С этим связывается, в-третьих, превращение застывшей формы в форму текучую. Нет надобности совсем исключать прямую линию и прямой угол, достаточно то там, то здесь выпятить фриз, изогнуть крюк, и возникает представление, будто воля к атектонически-свободному существовала всегда и для своего проявления ожидала только повода. Для классического ощущения строго геометрический элемент есть начало и конец, он одинаково важен как для плана, так и для фасада, в барокко же скоро начинают чувствовать, что хотя он и является началом, но отнюдь не концом. Здесь наблюдается нечто подобное тому, что происходит в природе, когда от кристаллических образований она возвышается к формам органического мира. Настоящей областью растительно свободных форм является, понятно, не массивная архитектура, но отделенная от стены мебель.

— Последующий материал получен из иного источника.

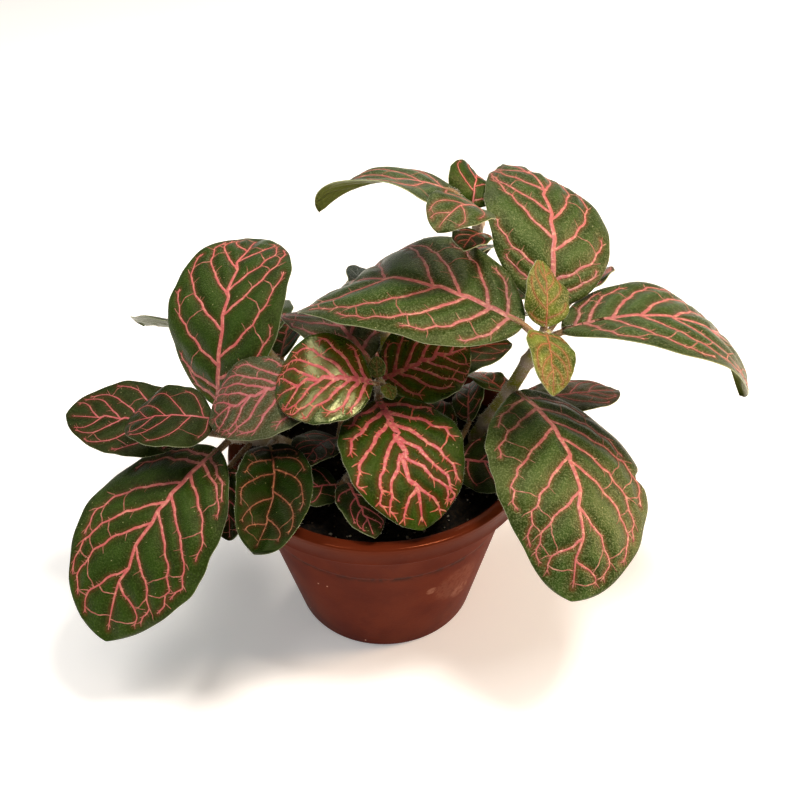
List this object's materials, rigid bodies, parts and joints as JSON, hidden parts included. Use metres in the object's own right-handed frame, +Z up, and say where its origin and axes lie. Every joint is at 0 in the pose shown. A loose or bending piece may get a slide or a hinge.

Сдвиги этого рода были бы немыслимы, если бы сама концепция материи не претерпела некоторого изменения. Вещество повсюду как бы размягчилось. Оно не только сделалось более податливым в руках мастера, но само прониклось стремлением облечься в разнообразные формы. Хотя это свойственно всякой архитектуре как искусству и является ее необходимой предпосылкой но, по сравнению с элементарными проявлениями архитектуры подлинно тектонической, мы находим здесь такое богатство и такую подвижность формообразования, что снова возникает желание обратиться к аналогии с органической и неорганической природой. Не только треугольник фронтона расплывается в текучую кривую, сама стена оживает и то выпячивается, то изгибается внутрь, наподобие змеи. Граница между элементами формы в собственном смысле и просто материей стерлась.
Так как мы собираемся характеризовать отдельные пункты несколько точнее, то будет нелишним повторить, что основным условием процесса является, конечно, неизменность аппарата форм. Атектоника итальянского барокко обусловлена тем обстоятельством, что известные в течение поколений ренессансные формы продолжают жить и в этом стиле. Если бы Италия испытала тогда вторжение нового мира форм (как это бывало иногда в Германии), то хотя бы настроение эпохи осталось неизменным, архитектура однако не развила в качестве его выражения тех атектонических мотивов, которые мы находим сейчас. На севере дело обстоит таким же образом с поздней готикой. Поздняя готика породила совершенно аналогичные явления в области образования и комбинаций форм. Однако следует остерегаться объяснять их только духом времени: возможность их обусловлена тем, что готика давно совершала свой путь развития, и уже много поколений воспиталось на ней. Атектоничность и здесь связана с поздним стилем.
Как известно, поздняя готика существует на севере вплоть до XVI века. Отсюда видно, что северный и южный процессы не могут вполне совпадать по времени. Но они не совсем совпадают и по существу, поскольку для Италии применимо гораздо более строгое понятие замкнутой формы, а превращение закономерного в мнимо беспорядочное здесь никогда не достигало северных крайностей, и форма никогда не ощущалась как свободно распускающаяся, почти растительная.
Итальянский высокий ренессанс осуществил на почве своих специфических особенностей тот же идеал абсолютно замкнутой формы, что и высокая готика с ее совсем другим отправным пунктом. Стиль кристаллизуется в произведениях, носящих характер непреложной необходимости, где каждая часть в отношении своего места и формы выглядит как неподдающаяся изменению или перемещению. Примитивы чуяли законченность, но еще не видели ее ясно. Во всех флорентийских стенных гробницах кватроченто в стиле Дезидерио или Антонио Росселлино – есть какая-то неуверенность: отдельная фигура еще не нашла для себя надлежащего места. То ангел плывет по плоскости стены, то герольд стоит у основания угловой пилястры, причем положение того и другого кажется случайным, и зритель не проникается убеждением, что здесь было возможно только это положение, а не какое-либо иное. С началом XVI века всякая неуверенность исчезает. Целое всюду скомпоновано таким образом, что не остается места даже для тени произвола. Чтобы убедиться в этом, достаточно сопоставить только что упомянутые флорентийские гробницы хотя бы с римскими гробницами прелатов Андреа Сансовино в Санта-Мария-дель-Пополо – типом, который находит непосредственный отклик даже в менее тектонично построенных пейзажах, вроде венецианских. Сполна раскрытая закономерность есть высшая форма жизни.